Me, I was pretty much immune to it.
He continued to look at me, practically begging for me to be impressed with his exotic journey. But no way would I give that to him. No way would I give him the satisfaction.
So he’d traveled to Egypt. On assignment. Where he’d faced down some phantom dog that was even bigger than the one I just saw.
In the short amount of time since I’d crossed the bridge to my new home in the Here & Now, I’d already aced an assignment at a pretty impressive castle in the English countryside, had already soared directly above the bustling streets of London, and was at that very moment enjoying a nice little vacay on one of the Virgin Islands—all of that happening within a very short,very brief, amount of time, thankyouverymuch. Which left me with no doubt that there’d be plenty more travel in store for me, what with all the assignments I’d have, and all the lingering souls I’d be expected to cross over.
“Anyway,” he said, still chomping away, that green straw bobbing up and down in his mouth in what was clearly an annoying habit held over from his time on the earth plane, “even though legend says that coming across one is a bad omen—a portent of death—”
“A portent?” I looked at him, my brow rising, convinced he was trying to show off again.
“An omen, a sign, a—”
“I know what it means.” I rolled my eyes and waved it away, waved away his lame attempt to impress me, to lord his oh-so-big vocabulary over me.
“Anyway, the thing is,” he continued, squinting as he gazed up and down the mostly empty beach, “even though the legends all claim that whoever sees a Black Shuck will be dead within a year, that’s obviously something you don’t have to worry about. I mean, seeing as you’re already dead and all…”
“So that’s it, then?” I placed my hands on my hips and stared. “You’re just gonna let this psycho phantom hellhound run amok, and basically terrorize all the people on the beach, and do nothing to stop it?”
He shrugged, obviously not nearly as alarmed by the prospect as I was. “Guess I don’t really see the point,” he said. “I mean, face it, Riley, the only one who seems to be terrorized by the dog is you.”

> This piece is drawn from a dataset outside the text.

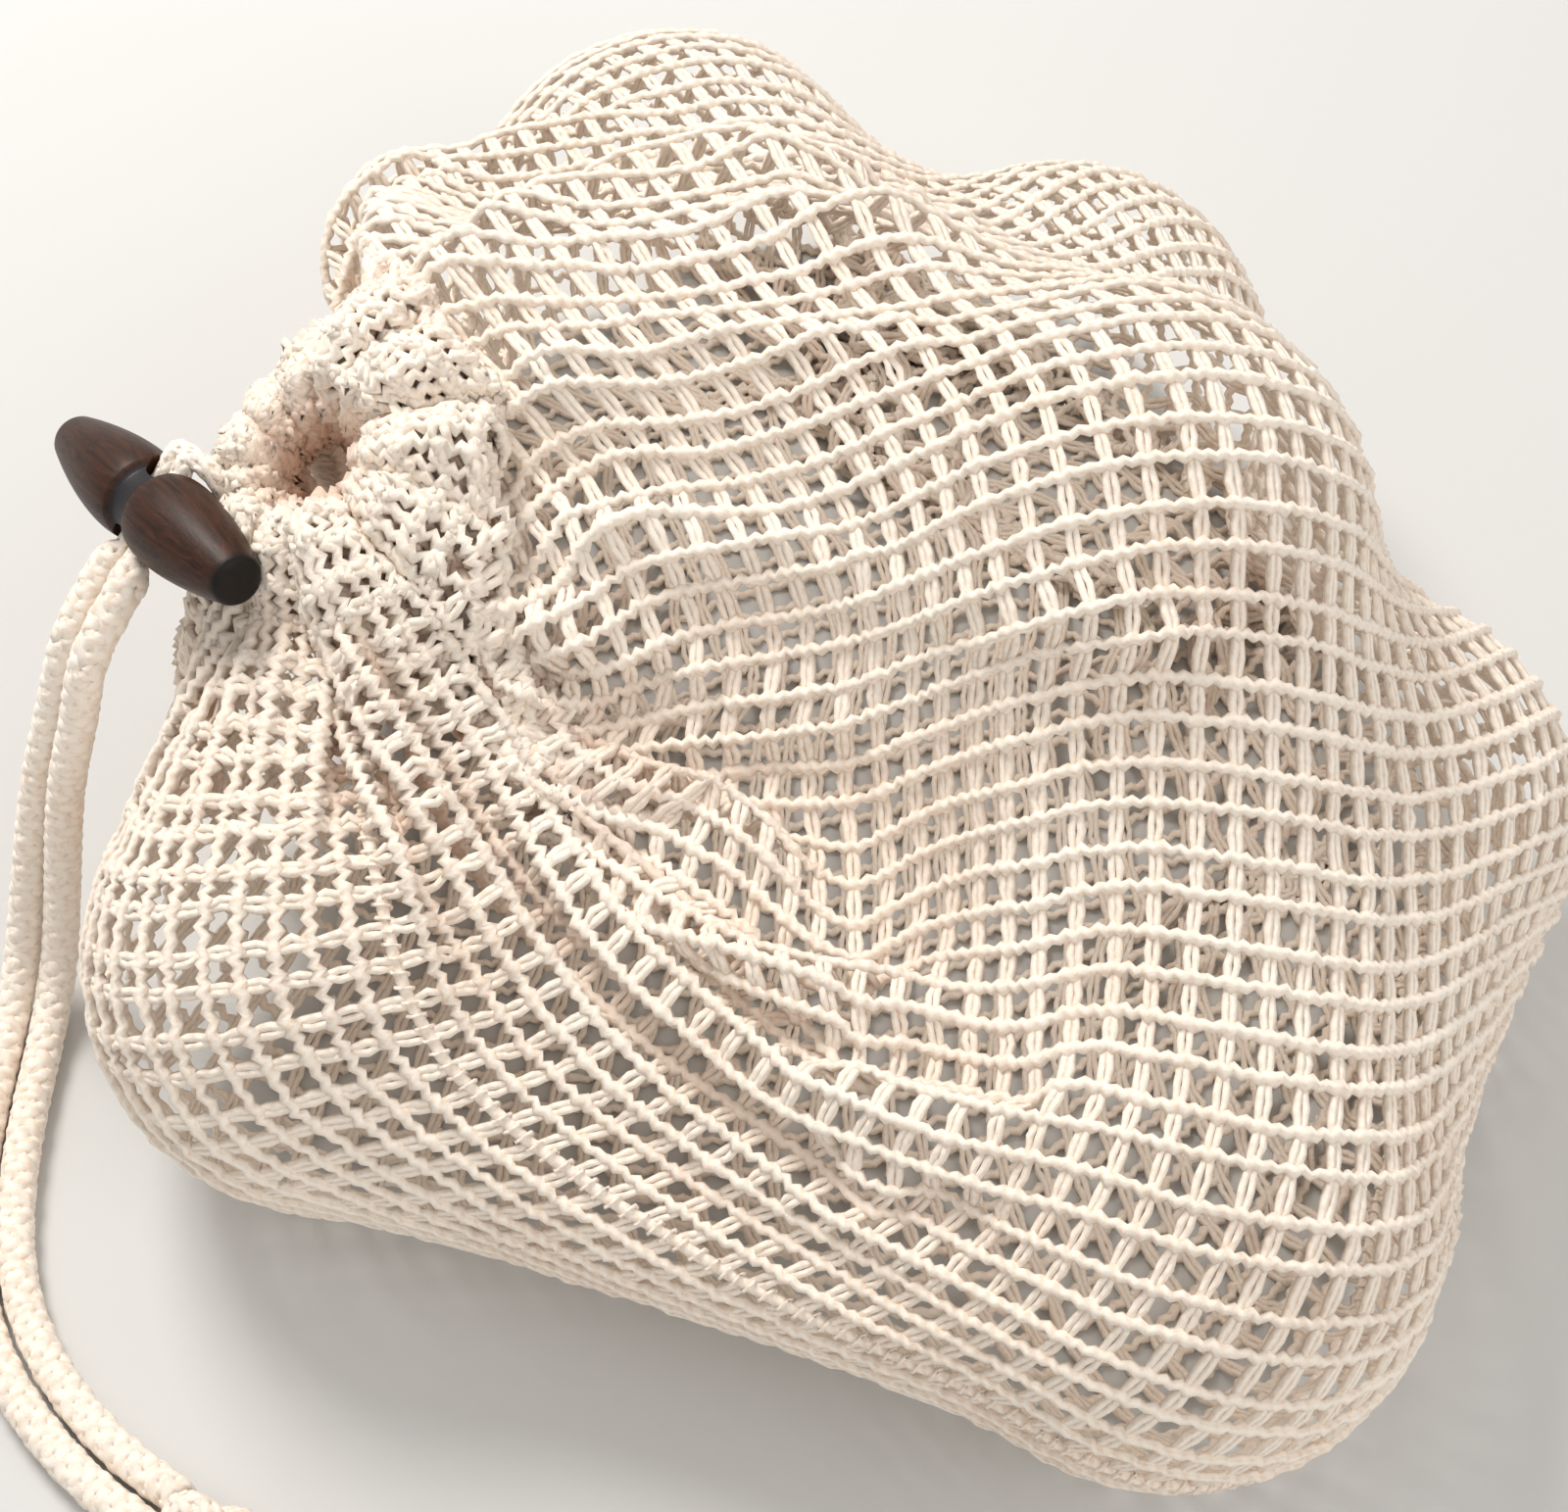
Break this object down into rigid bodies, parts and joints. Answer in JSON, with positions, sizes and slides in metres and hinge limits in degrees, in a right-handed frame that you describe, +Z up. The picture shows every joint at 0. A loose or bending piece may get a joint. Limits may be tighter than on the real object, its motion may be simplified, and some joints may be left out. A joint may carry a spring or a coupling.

I searched his face, searched for obvious signs (portents!) of mocking, but came up empty. So then I said, “What about Buttercup, then? What about that yelp that I heard? He sounded scared to death—so to speak.”
But Bodhi just laughed. “Mad maybe, but definitely not scared. That was my bad. I caught his ball in midair and flew with it. He wasn’t too pleased, but you got over it, didn’t you, boy?” His voice grew all soft and mushy as he reached down to give Buttercup a good scratch between the ears. And it was all I could do not to cringe when I saw how quickly my dog abandoned my side in order to scooch back toward Bodhi’s, where he sat, happily gazing at him, all drooly and goo-goo eyed.

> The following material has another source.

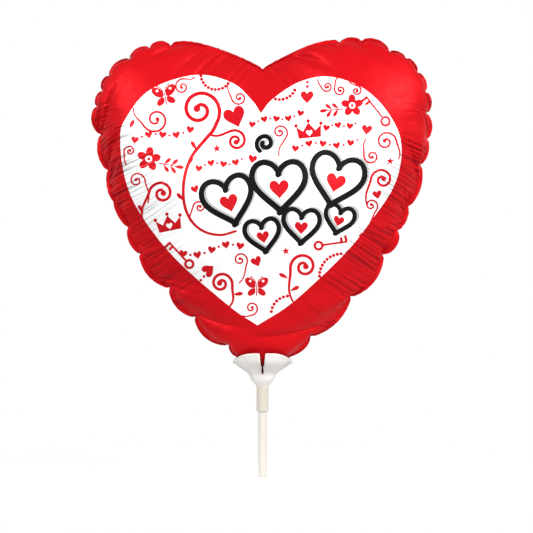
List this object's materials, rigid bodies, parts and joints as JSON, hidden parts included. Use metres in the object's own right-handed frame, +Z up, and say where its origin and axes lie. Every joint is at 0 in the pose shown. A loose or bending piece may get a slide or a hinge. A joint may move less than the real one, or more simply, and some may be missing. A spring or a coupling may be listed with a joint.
{
  "type": "heart foil balloon on a stick",
  "caption": "Small heart-shaped foil balloon with a red border and a white printed middle, held in a four-petal plastic cup on a thin hollow stick.",
  "frame": {"origin": "centre of the stick's lower end", "axes": "+Z up along the stick, -Y is the way the heart's printed front faces, +X to the viewer's right"},
  "size_m": [0.1984, 0.092, 0.2542],
  "materials": {
    "front_foil": "metallised film printed red with a white panel, satin gloss, finely wrinkled along the seam",
    "rear_foil": "metallised film printed red with a white panel, as on the front, satin gloss, finely wrinkled along the seam",
    "valve_film": "clear thin polyethylene film",
    "cup": "translucent natural polypropylene, moulded",
    "stick": "translucent ivory extruded plastic tube"
  },
  "bodies": {
    "stick": {"stick": "stick"},
    "cup": {"cup": "cup"},
    "balloon": {"front_foil": "front_foil", "rear_foil": "rear_foil", "front_valve_film": "valve_film", "rear_valve_film": "valve_film"}
  },
  "joints": [
    {"name": "cup_slide", "type": "slide", "parent": "stick", "child": "cup", "axis": [0, 0, 1], "range_m": [0, 0.0136]},
    {"name": "balloon_slide", "type": "slide", "parent": "cup", "child": "balloon", "axis": [0, 0, 1], "range_m": [0, 0.035]}
  ]
}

“Besides, whatever lingering spirits you find here are to be left alone. No matter what. Just remember, if it’s not assigned by the Council, then it’s none of our business.” His face grew all serious, wanting me to know just how much he meant it. Then assuming his job was done, assuming he’d waged the winning argument, he added, “So come on, what do you say we forget the beast, ditch this fogged-out beach, and go check out the town?”
I placed my hands on my hips and gazed into a mist that seemed as though it wasn’t about to burn off anytime soon. Still, if you knew where to look, you’d find a few patchy bits here and there, and I took them to be a promise that a beautiful day might be in the works.
And even though we were there on vacation, even though this little trip was awarded to us by the Council for a job well done after crossing over some ghosts who’d been haunting a castle for way too long (ghosts that no other Soul Catcher had been able to move on, including Bodhi, until I came along), even though Bodhi was nice enough to let me choose the place and didn’t lodge even a single complaint when I picked St. John (the island my parents had honeymooned on—solely because I’d heard them talk about it so often, and so wistfully—I just had to seize the chance to see it for myself), even though we only had a little time left before we’d have to return to the Here & Now, appear before the Council, and get back to the business of our next assignment—even though I knew all of that—I still looked at him and said, “I’m not going anywhere till I convince that dog to move on.”